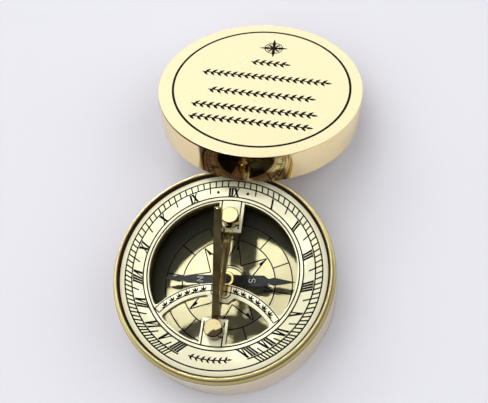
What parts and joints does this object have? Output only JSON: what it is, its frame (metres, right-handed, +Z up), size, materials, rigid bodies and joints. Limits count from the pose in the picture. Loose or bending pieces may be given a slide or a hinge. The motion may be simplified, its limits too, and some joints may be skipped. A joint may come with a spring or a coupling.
{
  "type": "sundial compass",
  "caption": "Brass pocket sundial over a glazed compass, with an open-work gnomon that folds flat and a push-on lid leaning on the case.",
  "frame": {"origin": "middle of the case's flat underside", "axes": "+Z up out of the dial, +Y towards noon (XII) on the hour plate and towards the leaning lid, +X towards the morning side's east"},
  "size_m": [0.0786, 0.1424, 0.0429],
  "materials": {
    "case_brass": "polished, lacquered",
    "plate_brass": "polished, engraved",
    "ring_brass": "turned",
    "card_brass": "satin, engraved",
    "screw_brass": "turned",
    "pin_steel": "ground",
    "needle_black": "blackened steel",
    "jewel_glass": "polished stone",
    "seal_rubber": "matt",
    "window_glass": "clear"
  },
  "bodies": {
    "base": {"case_body": "case_brass", "compass_card": "card_brass", "chamber_ring": "ring_brass", "glass_seal": "seal_rubber", "compass_glass": "window_glass", "spacer_ring": "ring_brass", "hour_plate": "plate_brass", "upper_post": "plate_brass", "lower_post": "plate_brass", "upper_post_screw": "screw_brass", "lower_post_screw": "screw_brass", "upper_hinge_pin": "pin_steel", "lower_hinge_pin": "pin_steel", "pivot_pillar": "ring_brass", "pivot_point": "pin_steel"},
    "gnomon": {"gnomon": "plate_brass"},
    "needle": {"needle_blade": "needle_black", "needle_cap": "ring_brass", "cap_jewel": "jewel_glass"},
    "lid": {"lid": "case_brass"}
  },
  "joints": [
    {"name": "gnomon_fold", "type": "hinge", "parent": "base", "child": "gnomon", "pos_m": [0.0006, 0, 0.0211], "axis": [0, 1, 0], "range_deg": [-90, 90]},
    {"name": "needle_spin", "type": "hinge", "parent": "base", "child": "needle", "pos_m": [0, 0, 0.0088], "axis": [0, 0, 1], "continuous": true},
    {"name": "lid_lift", "type": "slide", "parent": "base", "child": "lid", "axis": [0, 0, 1], "range_m": [0, 0.06]}
  ]
}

______________________________

Make an exact copy of the listing, including every line.

### ANSWER TO THIS TASK
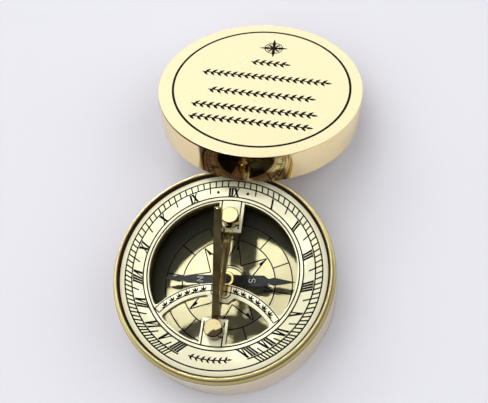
What parts and joints does this object have? Output only JSON: what it is, its frame (metres, right-handed, +Z up), size, materials, rigid bodies and joints. Limits count from the pose in the picture. Loose or bending pieces may be given a slide or a hinge. The motion may be simplified, its limits too, and some joints may be skipped. A joint may come with a spring or a coupling.
{
  "type": "sundial compass",
  "caption": "Brass pocket sundial over a glazed compass, with an open-work gnomon that folds flat and a push-on lid leaning on the case.",
  "frame": {"origin": "middle of the case's flat underside", "axes": "+Z up out of the dial, +Y towards noon (XII) on the hour plate and towards the leaning lid, +X towards the morning side's east"},
  "size_m": [0.0786, 0.1424, 0.0429],
  "materials": {
    "case_brass": "polished, lacquered",
    "plate_brass": "polished, engraved",
    "ring_brass": "turned",
    "card_brass": "satin, engraved",
    "screw_brass": "turned",
    "pin_steel": "ground",
    "needle_black": "blackened steel",
    "jewel_glass": "polished stone",
    "seal_rubber": "matt",
    "window_glass": "clear"
  },
  "bodies": {
    "base": {"case_body": "case_brass", "compass_card": "card_brass", "chamber_ring": "ring_brass", "glass_seal": "seal_rubber", "compass_glass": "window_glass", "spacer_ring": "ring_brass", "hour_plate": "plate_brass", "upper_post": "plate_brass", "lower_post": "plate_brass", "upper_post_screw": "screw_brass", "lower_post_screw": "screw_brass", "upper_hinge_pin": "pin_steel", "lower_hinge_pin": "pin_steel", "pivot_pillar": "ring_brass", "pivot_point": "pin_steel"},
    "gnomon": {"gnomon": "plate_brass"},
    "needle": {"needle_blade": "needle_black", "needle_cap": "ring_brass", "cap_jewel": "jewel_glass"},
    "lid": {"lid": "case_brass"}
  },
  "joints": [
    {"name": "gnomon_fold", "type": "hinge", "parent": "base", "child": "gnomon", "pos_m": [0.0006, 0, 0.0211], "axis": [0, 1, 0], "range_deg": [-90, 90]},
    {"name": "needle_spin", "type": "hinge", "parent": "base", "child": "needle", "pos_m": [0, 0, 0.0088], "axis": [0, 0, 1], "continuous": true},
    {"name": "lid_lift", "type": "slide", "parent": "base", "child": "lid", "axis": [0, 0, 1], "range_m": [0, 0.06]}
  ]
}